At the heart of the issues are problems wth ongoing device reliability.

Their analysis has found that a quarter of devices will require repair within the first two years of use.

The decision by Consumer Reports applies to Microsoft devices with detachable keyboards, such as the new Surface Pro released in June and the Surface Book, as well as the company’s Surface Laptops with conventional clamshell designs.

On the back of iFixIt's teardown scoring the new Surface Book an unprecedented 0, calling it a "glue-filled monstrosity", this is not good news.

Although I've reviewed the Surface Pro, my long-term exposure to these devices has been through my sons who have Surface Pro 4 issued through their school. Both have had a couple of power supply issues in the three years they have used those devices.

Apple received a poor rating from Consumer Reports earlier this year, because of battery life issues with the MacBook Pro, but this was reversed following a software update.

Have you been a long term Surface Pro user? How have you found the device's reliability?

WATCH MORE: Tech News

Comments

    I had a surface pro 2 and the keyboard died after about two years, I had to bend it just the right way or apply pressure to the connector to get it to work, I looked in to getting a new keyboard but a new one was the same price as when I originally got it and I wasn't keen to spend $100+ on a keyboard for an ageing device. So I gave it to a friend who had a surface 3 with power supply issues and a working keyboard and got myself a surface book.

    That reminds me, I also had power supply issues with the surface pro 2, the cable coming out of the power supply to the computer wore out and the wires were exposed, I contacted microsoft and they sent me a new power supply. It was pretty painless but I think they just ended up valuing aesthetics over known and sturdy materials to build parts that wear easily.

    I really liked my surface and the surface book, they were excellent devices, it's just a shame that they can't quite get it 100%.

      I have a Surface Pro 3 and I can't stand the design of the power supply cable. I've had several MacBooks in the past which are known for having 'fragile' cables but never had a problem with any of them. The SP3 cable however just seems designed to fail with the way the cable's stress-point is positioned during normal use.

        Microsoft have acknowledged the flaw in the design of the original Surface charger cables (the blocky plug with the figure 8 connector). They have since changed those cables to a different design that is just like every other figure 8 cable.
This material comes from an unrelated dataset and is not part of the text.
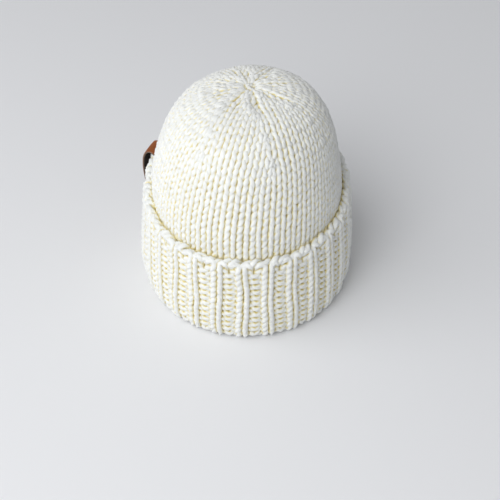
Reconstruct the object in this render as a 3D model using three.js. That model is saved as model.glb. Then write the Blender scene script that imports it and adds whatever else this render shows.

They will also replace the original cables free of charge.

        My organisation has hundreds of Surface devices and we have boxes of replacement figure 8 cables in anticipation of the original cables failing. Interestingly, only a few of those cables have had to be replaced though.

    Bought a Surface Pro 4 about March 2016 (i7 2.2GHz 8Gb Ram). SSD failed earlier this year. Fortunately I had a decent backup system in place. No idea whether the SSD was recoverable cause there's no way of extracting the SSD without using a hammer. Microsoft painlessly sent me a new Surface which has been brilliant for the last several months. The first one did show signs of glitching from the start so I'll chalk it up to "one of those things".

    That said I'd have no hesitation buying another Surface during my next upgrade. I am even running CAD on this and loving it. I used to buy Dell and almost every laptop I purchased failed after a year or two. But they too had a strong warranty program so I kept going back.

    My high school kid's school uses Surface Pros. The primary kids use iPads. I am not aware either school has major issues with either device choice. My primary kids submit homework writing on the screen with their fingers (ie they have regressed to finger painting)! And the school wonders why their handwriting is shocking? That's enough reason alone to prefer Surface Pro.

    I've had my Surface 3 Pro since it was released and I have to say that I've never had a problem with the power supply, keyboard or anything else with it. I'm very happy that it's working great, the battery is a little bit worse than on day one but that is normal for any batteries with laptops and other things.

    Surface Pro 3 - i5 model

    After the power supply cord breaking due to no strain relief, it's replacement later stopped working. The third one has the same design fault, no strain relief.

    After the third power brick the power circuit inside then stopped working which needed the original machine to go back for replacement, Microsoft were shockingly slack on service, didn't return original packaging, and to make it worse, Couriers Please lost the replacement on the way back.

    No doubts in my mind, hardware by Microsoft is something to avoid.

    I work in the IT department for an organisation that has moved from HP and Lenovo devices to Surfaces. I have noticed an obvious decrease in reliability with various issues that only affect the Surfaces, or the Surface docks.

    People seem to like the Surfaces despite their flaws though. Whenever we are due to replace computers we give the users a couple of options and 90% of them choose the Surfaces over the other options from HP/Dell/Lenovo.

    My first Surface Pro 3 i7 failed and was replaced under warranty in the first 3 months, but since then has been great - I've been through two docking stations since then, however, which has been dissapointing and expensive. But I love it enough that I'll be sticking with it when I upgrade. There's just no other device I've seen that offers an equivalent level of portability and power. Hopefully they'll keep making it better.